You and I may not like it, but it's not ideologically inconsistent like you make it out to be.
> "I’m optimistic that last month’s election will prove to be an inflection point—and that during the Trump Administration, we will shift from playing defense at the FCC to going on offense," Pai said in a speech yesterday before the Free State Foundation in Washington, DC, said. The commission "need[s] to remove outdated and unnecessary regulations... We need to fire up the weed whacker and remove those rules that are holding back investment, innovation, and job creation," he also said.[1]
He is planning to remove net neutrality regulation, not just decline to enforce it.

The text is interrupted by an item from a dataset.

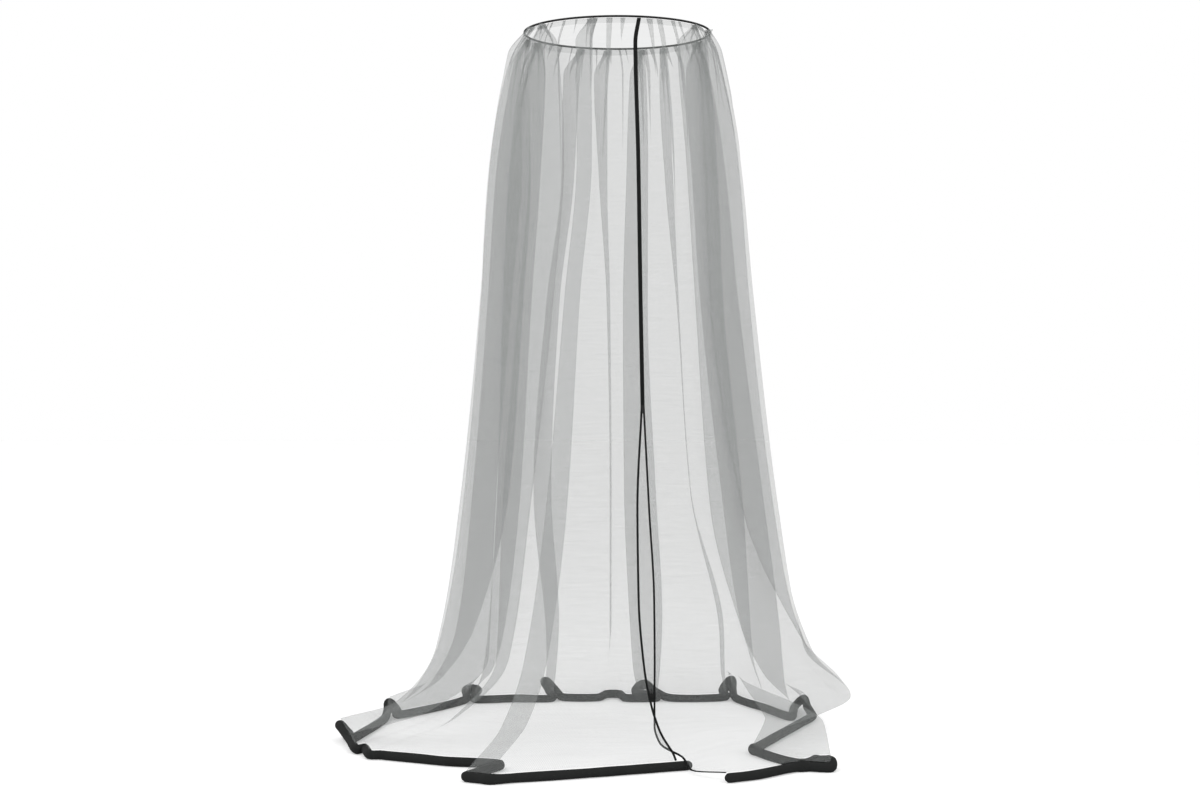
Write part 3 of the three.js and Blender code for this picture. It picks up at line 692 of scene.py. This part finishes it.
def make_hem_tube():
    """The stuffed tube: round, a little uneven, flatter where it rests, puckered where it turns."""
    route = tube_route()
    along = np.gradient(route, axis=0)
    along /= np.linalg.norm(along, axis=1, keepdims=True)
    across = np.stack([along[:, 1], -along[:, 0], np.zeros(len(along))], axis=1)
    across /= np.linalg.norm(across, axis=1, keepdims=True)
    up = np.cross(across, along)
    bend = np.linalg.norm(np.gradient(along, axis=0), axis=1)
    distance = np.concatenate([[0], np.cumsum(np.linalg.norm(np.diff(route, axis=0), axis=1))])
    lump_places = np.arange(0, distance[-1] + LUMP_SPACING, LUMP_SPACING)
    lump_sizes = random.uniform(*LUMP_SIZES, int(distance[-1] / LUMP_SPACING) + 2)
    lumps = np.interp(distance, lump_places, lump_sizes)
    ripple = np.sin(distance * 2 * np.pi / PUCKER_SPACING) * PUCKER_DEPTH
    pucker = np.minimum(bend * PUCKER_BEND, 1) * ripple
    bunched = np.zeros(len(route))
    for place, more, length in BUNCHES:
        away = np.linalg.norm(route[:, :2] - place, axis=1)
        bunched = np.maximum(bunched, more * np.exp(-(away / length) ** 2))
    vertices = []
    for i, centre in enumerate(route):
        radius = TUBE_DIAMETER / 2 * (1 + lumps[i] + pucker[i] + bunched[i])
        end_distance = min(distance[i], distance[-1] - distance[i])
        fullness = math.sqrt(min(end_distance / END_ROUNDING, 1))
        radius *= END_SHARE + (1 - END_SHARE) * fullness
        for k in range(TUBE_SIDES):
            angle = 2 * math.pi * k / TUBE_SIDES
            seam = 1 - SEAM_DEPTH * math.exp(-((angle - math.pi / 2) / SEAM_WIDTH) ** 2)
            level, upright = math.cos(angle) * radius * seam, math.sin(angle) * radius * seam
            spot = centre + across[i] * level + up[i] * upright
            spot[2] = max(spot[2], 0)
            vertices.append(spot)
    tube = new_object("stuffed_hem", to_part(vertices), rod_faces(len(route), TUBE_SIDES))
    dark, light = (0.009, 0.0095, 0.0092), (0.021, 0.022, 0.0215)
    cloth = woven_black("tube_cloth", dark, light, pitch=0.0011, bump=0.5, roughness=0.9)
    dress(tube, cloth, ["hem_tube"])
    return tube


def make_tape(side, material):
    """One tape of the zip, and its length in metres."""
    foot_top = 320  # below this it bends more, so its points are closer
    heights = np.unique(np.concatenate([
        np.linspace(HEM_HEIGHT, foot_top, 60),
        np.linspace(foot_top, RIM_HEIGHT, 130),
    ]))
    middle, across, out = flat_frames(side, heights)
    profile = [(-1.2, 0), (-0.9, 0.7), (-0.5, 0.5), (0.6, 0.4), (1.1, 0), (0.6, -0.4), (-0.9, -0.6)]
    vertices = []
    for i in range(len(heights)):
        for a, b in profile:
            vertices.append(middle[i] + across[i] * a * TAPE_WIDTH / 2 + out[i] * b)
    faces = rod_faces(len(heights), len(profile), flip=side == "left")
    tape = new_object(f"tape_{side}", to_part(vertices), faces)
    dress(tape, material, [f"zip_tape_{side}"])
    length = np.linalg.norm(np.diff(middle, axis=0), axis=1).sum() * MM
    return tape, length


def make_teeth(side, material):
    """The coil of the zip: one small oval loop after another along the tape's free edge."""
    pitch = 2.4
    loop = [(-1.7, 0, 0), (0, 0.9, -0.45), (1.7, 0, -0.45), (0, -0.4, -0.45),
            (0, 0.9, 0.45), (1.7, 0, 0.45), (0, -0.4, 0.45)]
    loop_faces = [(0, 1, 4), (1, 2, 5, 4), (2, 3, 6, 5), (3, 0, 6), (0, 3, 2, 1), (0, 4, 5, 6)]
    dense = np.linspace(HEM_HEIGHT + 10, RIM_HEIGHT - 6, 3000)
    middle, across, out = flat_frames(side, dense)
    distance = np.concatenate([[0], np.cumsum(np.linalg.norm(np.diff(middle, axis=0), axis=1))])
    stops = np.arange(0, distance[-1], pitch) + (pitch / 2 if side == "left" else 0)
    picks = np.clip(np.searchsorted(distance, stops), 1, len(dense) - 2)
    vertices, faces = [], []
    for i in picks:
        up = middle[i + 1] - middle[i - 1]
        up /= np.linalg.norm(up)
        centre = middle[i] - across[i] * (TAPE_WIDTH / 2 - 0.3) + out[i] * 0.6
        start = len(vertices)
        for a, b, c in loop:
            vertices.append(centre + across[i] * a + out[i] * b + up * c)
        faces += [tuple(start + k for k in face) for face in loop_faces]
    teeth = new_object(f"teeth_{side}", to_part(vertices), faces, smooth=False)
    dress(teeth, material, [])
    return teeth


def make_slider(material):
    """The slider's wedge body, with its pull hanging in front of the split."""
    low, high = (Vector(corner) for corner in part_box("zip_slider"))
    centre = (low + high) / 2
    width, depth, length = high - low
    outline = [(-0.36, -0.5), (0.36, -0.5), (0.5, -0.1), (0.5, 0.4), (0.2, 0.5), (0, 0.34),
               (-0.2, 0.5), (-0.5, 0.4), (-0.5, -0.1)]
    vertices, faces = [], []
    for level, shrink in ((-0.5, 0.86), (-0.35, 1), (0.35, 1), (0.5, 0.86)):
        for x, z in outline:
            vertices.append((centre.x + x * width * shrink, centre.y + level * depth,
                             centre.z + z * length * shrink))
    faces = rod_faces(4, len(outline))
    start = len(vertices)
    pull = [(-0.22, 0.1), (0.22, 0.1), (0.3, -0.9), (0.16, -1.2), (-0.16, -1.2), (-0.3, -0.9)]
    for y in (-0.5, -0.78):
        for x, z in pull:
            vertices.append((centre.x + x * width, centre.y + y * depth, centre.z + z * length))
    count = len(pull)
    pull_faces = [tuple(range(count)), tuple(reversed(range(count, 2 * count)))]
    for k in range(count):
        n = (k + 1) % count
        pull_faces.append((count + k, count + n, n, k))
    faces += [tuple(start + k for k in face) for face in pull_faces]
    slider = new_object("slider_and_pull", vertices, faces, smooth=False)
    dress(slider, material, ["zip_slider"])
    return slider


# ---------------------------------------------------------------- camera, floor and light
def add_camera():
    """The photo's view, level and from in front."""
    data = bpy.data.cameras.new("camera")
    data.lens = 58.2
    data.sensor_width = 36
    data.shift_y = -22 / 1200
    camera = bpy.data.objects.new("camera", data)
    camera.location = (-0.056, -6.36, -1.13)
    camera.rotation_euler = (math.pi / 2, 0, 0)
    bpy.context.collection.objects.link(camera)
    bpy.context.scene.camera = camera


def camera_white(tree, shader_output):
    """White where the camera, a mirror or clear glass looks, and the shader's light elsewhere."""
    path = tree.nodes.new("ShaderNodeLightPath")
    through = math_node(tree, "MAXIMUM", path.outputs["Is Glossy Ray"],
                        path.outputs["Is Transmission Ray"])
    seen = math_node(tree, "MAXIMUM", path.outputs["Is Camera Ray"], through)
    mix = tree.nodes.new("ShaderNodeMixShader")
    white = node(tree, "ShaderNodeBackground", Color=(1, 1, 1, 1), Strength=1.0)
    tree.links.new(seen, mix.inputs[0])
    tree.links.new(shader_output, mix.inputs[1])
    tree.links.new(white.outputs[0], mix.inputs[2])
    return mix.outputs[0]


def add_floor():
    """A pale floor that looks white to the camera but still takes the net's shadow."""
    half = 30
    level = -NET_HEIGHT * MM - 0.0005
    signs = ((-1, -1), (1, -1), (1, 1), (-1, 1))
    corners = [(x * half, y * half, level) for x, y in signs]
    floor = new_object("floor", corners, [(0, 1, 2, 3)], smooth=False)
    material, tree, shader = new_material("floor")
    shader.inputs["Base Color"].default_value = (0.86, 0.86, 0.86, 1)
    shader.inputs["Roughness"].default_value = 0.9
    path = tree.nodes.new("ShaderNodeLightPath")
    lift = math_node(tree, "MULTIPLY", path.outputs["Is Camera Ray"], 0.35)
    shader.inputs["Emission Color"].default_value = (1, 1, 1, 1)
    tree.links.new(lift, shader.inputs["Emission Strength"])
    floor.data.materials.append(material)


def add_light():
    """Soft white light all round, with a key lamp at the left and a weaker one at the right."""
    world = bpy.data.worlds.new("world")
    bpy.context.scene.world = world
    world.use_nodes = True
    tree = world.node_tree
    soft = tree.nodes["Background"]
    soft.inputs["Color"].default_value = (1, 1, 1, 1)
    soft.inputs["Strength"].default_value = 0.72
    output = tree.nodes["World Output"]
    tree.links.new(camera_white(tree, soft.outputs[0]), output.inputs["Surface"])
    for name, place, power, size in (
        ("key", (-3.0, -4.5, 2.6), 150, 3.0),
        ("fill", (3.6, -3.6, 1.2), 70, 3.0),
    ):
        data = bpy.data.lights.new(name, "AREA")
        data.energy = power
        data.size = size
        lamp = bpy.data.objects.new(name, data)
        lamp.location = place
        aim = Vector((0, 0, -1.2)) - Vector(place)
        lamp.rotation_euler = aim.to_track_quat("-Z", "Y").to_euler()
        bpy.context.collection.objects.link(lamp)


def main():
    """Build the whole scene."""
    scene = bpy.context.scene
    scene.view_settings.view_transform = "Standard"
    scene.cycles.transparent_max_bounces = 48
    add_camera()
    add_floor()
    add_light()

    netting, width = make_netting()
    make_hoop()
    tube = make_hem_tube()
    dark, light = (0.004, 0.0044, 0.0044), (0.01, 0.011, 0.0105)
    tape_cloth = woven_black("tape_cloth", dark, light, pitch=0.0009, bump=0.4, roughness=0.9)
    coil = hard_black("zip_coil", (0.005, 0.005, 0.005), 0.6, 300)
    for side in ("left", "right"):
        make_tape(side, tape_cloth)
        make_teeth(side, coil)
    make_slider(hard_black("slider_enamel", (0.012, 0.012, 0.012), 0.35, 200))


main()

Again, you and I both disagree with his assertion that enforcing net neutrality is not within his authority. But it's not inconsistent for him to make that assertion and also to remove net neutrality regulations that his own agency previously issued, replacing them instead with a different set that requires less power to enforce.
When you're talking about the executive branch, "removing regulation" means issuing guidelines (and executing them). They have the authority to do this one way or the other, and he is choosing to issue rules that involve a smaller display of executive authority when enforced.
Except in a very abstract linguistic sense, it makes no sense to say that "removing regulations" is a more "active" use of authority than actually actively enforcing regulations.
Right. He's simply expressing his own opinion without trying to force the law around it.
This isn't really any different from a police sergeant disagreeing publicly with something but saying he still going to enforce the existing laws around it or he doesn't think would be legal to make a law to cover it. For example, flag burning. Lots of people think it should be illegal, lots of people know that that would be unconstitutional.